Green pass solo ai vaccinati. Il Fatto indignato per il caso Panucci

Le lettere al direttore Claudio Cerasa del 14 settembre 2021

Al direttore – Sono 83 milioni di schiaffi quelli rivolti a Salvini e Meloni, ha scritto ieri il Foglio, e va bene e siamo tutti contenti che il green pass sia stato scaricato da molti. Mi chiedo solo una cosa, caro direttore: ma siamo sicuri che il green pass funzioni come dovrebbe?
Giuseppe Marconi

Sul funzionamento del green pass prima o poi occorrerà affrontare un tema molto difficile da non considerare, che coincide con la sua vera debolezza: il fatto che venga concesso anche alle persone che hanno fatto un tampone nelle 48 ore precedenti e che dunque potrebbero essere infettive (un vaccinato può essere infettivo ma molto più raramente di un non vaccinato). Per questo, il passo successivo che il governo prima o poi dovrà decidere di compiere, quando tutti coloro che si possono vaccinare avranno avuto la possibilità di farlo, sarà quello di limitare il possesso del green pass a chi ha completato il ciclo di vaccinazione. Obbligo di vaccinazione no, rendere la vaccinazione indispensabile invece sì. Grazie.

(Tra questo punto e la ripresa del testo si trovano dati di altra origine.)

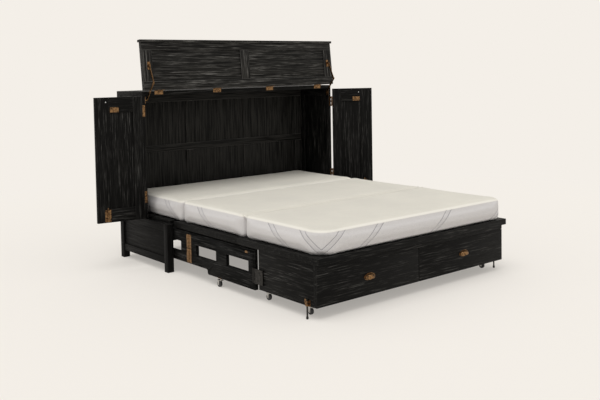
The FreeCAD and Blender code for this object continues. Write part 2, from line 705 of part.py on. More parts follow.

Al direttore - Il Fatto quotidiano ha denunciato uno scandalo. A Marcella Panucci, capo di gabinetto del ministro Renato Brunetta, è stato raddoppiato lo stipendio: guadagnava 75.600 euro di retribuzione più 68 mila di indennità, che dopo un “aumento stratosferico” è diventata di 124 mila euro. Per un totale che è passato da 143.600 a 199.600 euro. Ma il Fatto non ricorda che il predecessore della Panucci, Guido Carpani, capo di gabinetto della grillina Fabiana Dadone, guadagnava 173.250,36 euro di stipendio più 62.480 euro di indennità, per un totale di 235.730,36 euro. E’ un vero scandalo. Se anche dopo il raddoppio dello stipendio la Panucci percepirà 36 mila euro in meno del suo predecessore vuol dire che guadagnava troppo poco e che l’aumento è stato troppo contenuto!
Luciano Capone


Al direttore - Volevo, suo tramite, informare Maurizio Crippa che purtroppo l’intemerata contro Benigni non è (Foglio del 14 settembre) “l’ultima scemenza di @Kelledda Murgia”, bensì (al momento) la penultima. L’arguta scrittrice, infatti, ha eccepito (non so perché, anche se qualche sospetto c’è l’ho) sul fatto che una candidata di Azione (Calenda) al primo municipio di Roma, tal Cecilia Frielingsdorf, abbia ritenuto opportuno aggiungere sulla scheda elettorale la dizione “detta Cecilia”. Tutti sanno o dovrebbero sapere che la cosa è perfettamente lecita (con un cognome così!) e con qualche precedente storico (Giacinto Pannella detto Marco), però la voglia del quarto d’ora di notorietà è troppo forte, per cui devi sparare la prima scemenza che ti viene in mente: una pratica assai diffusa.
Valerio Gironi


Al direttore - Giustamente il Foglio si chiede, in un editoriale, se e quale impatto potrà esservi perché, a proposito degli acquisti “pandemici” – il Pepp – la Bce ha deciso che essi saranno moderatamente minori di quelli effettuati nei due precedenti trimestri, ma non è stata chiara nell’indicare le quantità della riduzione. Tuttavia, ha stabilito di mantenere ferma la dotazione complessiva per tali interventi e di questi ha sottolineato la flessibilità. Le reazioni dei mercati non sono state negative. Forse questo, però, era il solo punto di equilibrio tra le distinte visioni nel direttivo e, per ora, è stato opportuno conseguirlo, anche perché in questo modo, come pure il Foglio sostiene, non si può dire affatto che sia prevalsa la tesi dei “falchi” alla Weidmann che avrebbero voluto quasi la fine degli interventi “pandemici”, sostenendo, tra l’altro, che la “P” maiuscola (Pandemic) di “Pepp” sarebbe dovuta scomparire, in relazione all’andamento del Covid, nell’area. Piuttosto, l’insistenza con la quale si sottolinea, pure dall’istituto, il rinvio a dicembre di nuove decisioni, questa sì può creare incertezze e dubbi, pur non escludendosi la necessità di altre misure. Ma fondamentale è la sveglia per i governi, anche ovviamente per il nostro, che scaturisce dal segnale di non lunga permanenza di alcune misure monetarie non convenzionali. Come ci si prepara? Non basta di certo il Pnrr. E come ci si predispone a discutere in sede europea la revisione – necessaria – del Patto di stabilità  e del Fiscal compact nonché della normativa sugli aiuti di stato?